On YouTube, one female got quite a bit of publicity when she announced a hunger strike till Sanajaya was voted off the show. At least one video response mentioned that she could do with losing some weight. Websites professing to be a meeting place of Sanjaya Haters came up asking people not to vote for the guy. People who hated the show in the first place exhorted people to vote for Sanjaya as they proclaimed that the show would thus lose all credibility of claiming to throw up genuine singing talent. One of the judges, the famously nasty Simon Cowell declared that he would leave the show if Sanjaya became the American Idol.

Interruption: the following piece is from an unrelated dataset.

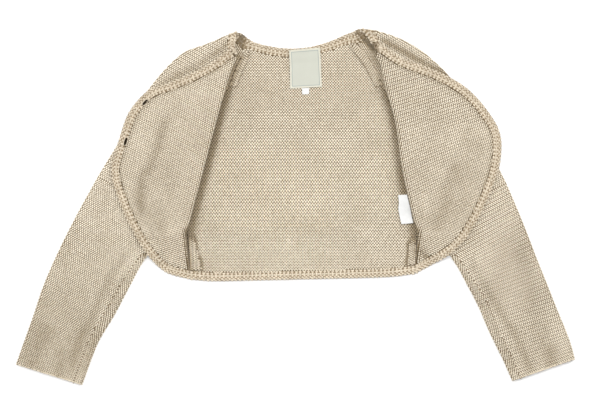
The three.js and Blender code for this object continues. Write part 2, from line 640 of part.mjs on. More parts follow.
/** A button: a shallow turned disc, tilted to lie against the cloth above it. */
function button({ place, tilt }) {
  const { radius, thickness, sides } = BUTTON;
  const profile = [
    [0, 0], [0.8 * radius, 0], [radius, 0.3 * thickness], [radius, 0.75 * thickness],
    [0.86 * radius, thickness], [0.66 * radius, 0.7 * thickness], [0, 0.7 * thickness],
  ];
  const geometry = new THREE.LatheGeometry(profile.map(([x, y]) => new THREE.Vector2(x, y)), sides);
  geometry.rotateX(Math.PI / 2);
  geometry.rotateY(tilt);
  geometry.translate(...place);
  return geometry;
}

// ---------------------------------------------------------------- the garment

const group = new THREE.Group();
group.name = 'cropped_cardigan';

function add(name, geometry, { color, roughness = 0.95 }) {
  const mesh = new THREE.Mesh(geometry, new THREE.MeshStandardMaterial({ color, roughness, metalness: 0 }));
  mesh.name = name;
  group.add(mesh);
}

const YARN = { color: 0xd1c2ab };
const CORD = { color: 0xd6c9b4 };
const RIBBON = { color: 0xe2e1d5, roughness: 0.7 };
const SATIN = { color: 0xf9faf9, roughness: 0.5 };
const HORN = { color: 0xb9a888, roughness: 0.4 };

add('back_panel', back(), YARN);
['left', 'right'].forEach((side) => {
  add(`sleeve_${side}`, sleeve(side), YARN);
  add(`front_${side}`, front(side), YARN);
  add(`trim_front_${side}`, frontTrim(side), CORD);
});
add('trim_neck', neckTrim(), CORD);
add('trim_hem', hemTrim(), CORD);
Object.entries(ALLOWANCES).forEach(([name, rows]) => add(name, strip(rows, ALLOWANCE), YARN));
add('neck_label', strip(LABELS.neck_label, LABEL), RIBBON);
add('size_tab', strip(LABELS.size_tab, LABEL), SATIN);
add('care_label', strip(LABELS.care_label, LABEL), SATIN);
Object.entries(BUTTONS).forEach(([name, place]) => add(name, button(place), HORN));

export default group;
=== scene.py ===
"""Cropped cardigan in garter stitch with raglan sleeves and a crocheted border, laid open and flat."""

import math

import bmesh
import bpy
import mathutils
import numpy as np
from bpy.props import FloatProperty, FloatVectorProperty, IntProperty, PointerProperty
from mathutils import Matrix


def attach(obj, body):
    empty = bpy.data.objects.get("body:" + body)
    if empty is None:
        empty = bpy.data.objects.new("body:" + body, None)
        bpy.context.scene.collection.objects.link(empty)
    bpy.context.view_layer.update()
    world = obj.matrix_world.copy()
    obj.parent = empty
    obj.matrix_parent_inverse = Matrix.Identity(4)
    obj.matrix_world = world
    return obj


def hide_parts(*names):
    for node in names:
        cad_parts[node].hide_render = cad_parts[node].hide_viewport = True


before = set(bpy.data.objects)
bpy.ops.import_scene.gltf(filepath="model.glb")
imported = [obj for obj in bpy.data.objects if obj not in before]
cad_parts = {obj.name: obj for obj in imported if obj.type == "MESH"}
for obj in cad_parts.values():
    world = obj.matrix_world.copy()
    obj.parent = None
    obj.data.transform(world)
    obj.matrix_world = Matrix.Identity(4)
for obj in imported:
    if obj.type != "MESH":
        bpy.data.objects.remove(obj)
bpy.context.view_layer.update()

bl_info = {
    "name": "Cropped cardigan",
    "version": (1, 0, 0),
    "blender": (4, 5, 0),
    "location": "3D View > Sidebar > Cardigan",
    "description": "Knitted cloth, crocheted border, labels and buttons of a cropped cardigan",
    "category": "Object",
}

# ---------------------------------------------------------------- sizes of the garment, in millimetres

MM = 0.001
CLOTH = 2.6  # thickness of the knitted cloth
LAYER_GAP = 0.8  # air between two layers
SEAM_GAP = 0.4  # between pieces that are sewn to each other
TRIM_WIDTH = 14.6  # of the crocheted border
TRIM_BODY = 3.2  # its thickness over the eyelets
TRIM_CORD = 4.4  # and at the outer cord
TRIM_GAPS = {"front": 2.4 * SEAM_GAP, "neck": 2.5 * SEAM_GAP, "hem": 1.5 * SEAM_GAP}  # from cloth to border
RIDGE = 6.0  # pitch of the ridges on the flat pattern
ROLL_REACH = 30  # how far the raised roll of a turned front takes to settle
DROOP_START, DROOP_REACH = 8, 25  # where a front comes down past the sleeve that carries it
LEVEL = CLOTH + LAYER_GAP
LOW, HIGH = CLOTH / 2, CLOTH / 2 + LEVEL  # middles of the first and second layer
FOLD_RADIUS = LEVEL / 2
FOLD_OUT = FOLD_RADIUS + CLOTH / 2
SIGN = {"left": -1, "right": 1}
UP, AWAY = (0.0, 0.0, 1.0), (0.0, 1.0, 0.0)  # off the floor, and along it toward the neck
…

Sanjaya was finally voted off the show on the Top Six episode. On his last day on the show, he sang ‘Let’s give them something to talk about- other than hair’. But that’s not the point.

All of us love a few things. Unfortunately, we can never be really good at it, leave alone the best. So we either forget about them or if we are lucky, nurture them in secret. We cloak our passions in the veneer of mediocrity in everyday life and hope that we won’t be discovered for the hopeless romantics that we are. Very few of us have the guts to embrace those things, in the full knowledge that we will be berated, humiliated and eventually defeated. And only a special few can make this arduous journey keeping one’s dignity intact as people all around you are losing theirs. It requires a philosophical and fearless attitude, a hallmark of people, one of whom was referred by Jay Leno as ‘A Real Class Act’.